Everyone else on the other hand, seems to be getting there practically every weekend. Each time I login to Facebook, someone has gotten engaged, married, or popped out a kid. And those are just people I know directly. The web of domestication spirals outward. Everyone else I know knows someone who got engaged, married, or popped out a kid, and I am then supplied with, without request, pictures of some 1-degree-of-separation stranger’s various happy days. Lucky me.

When I signed up for Facebook in 2007, it should have come with a disclaimer, reading something to the effect of the following: One day, when you are older, this site will become a taxing reflection of all of your failings. What was once a fun place to share party photos from the night before, connect with high school friends you once had things in common with, and stalk potential crushes, will instead eventually be a cause of great and needless suffering. For some, it will serve as a deceivingly well-calibrated megaphone in which to holler joy.

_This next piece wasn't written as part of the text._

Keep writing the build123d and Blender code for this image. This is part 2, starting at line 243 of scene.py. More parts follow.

For others, it will be the mirror filled of everything you have not yet accomplished. Those people will weep silently into their pillows at night.

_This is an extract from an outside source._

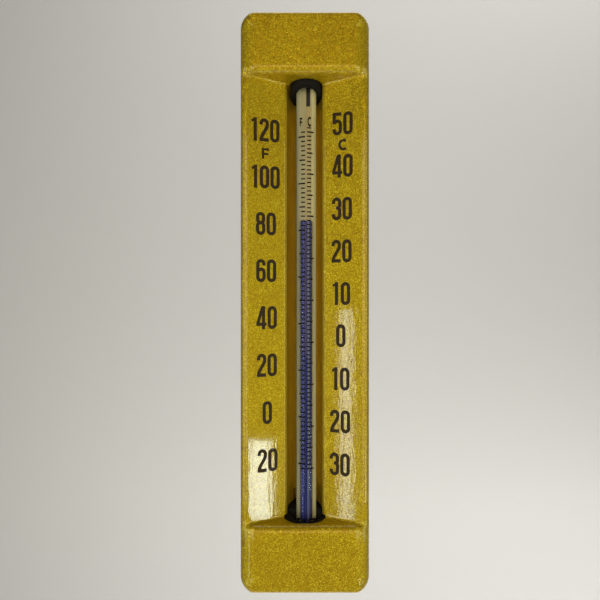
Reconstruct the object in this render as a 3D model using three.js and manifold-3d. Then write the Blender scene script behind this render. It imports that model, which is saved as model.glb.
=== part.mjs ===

Like no other time of my life, this particular era feels like one of extreme compare and contrast. As people have worked through their twenties, the fruits of various labors have begun to emerge. People in healthy relationships follow a typical chronology. Rice is thrown, houses are purchased, babies arrive. Those who have been slaving away at their careers start to have things to show for it. Expensive vacations, promotion announcements, nicer clothes. All of which is thrown at me on a near daily basis, either from the maniacal glow of my computer screen or from my pretty friend, standing across from me right now.

In times such as these, I strongly consider moving to a remote farm in the middle of Montana, with no friends to speak of and zero wifi. Yes, happiness could certainly be found there.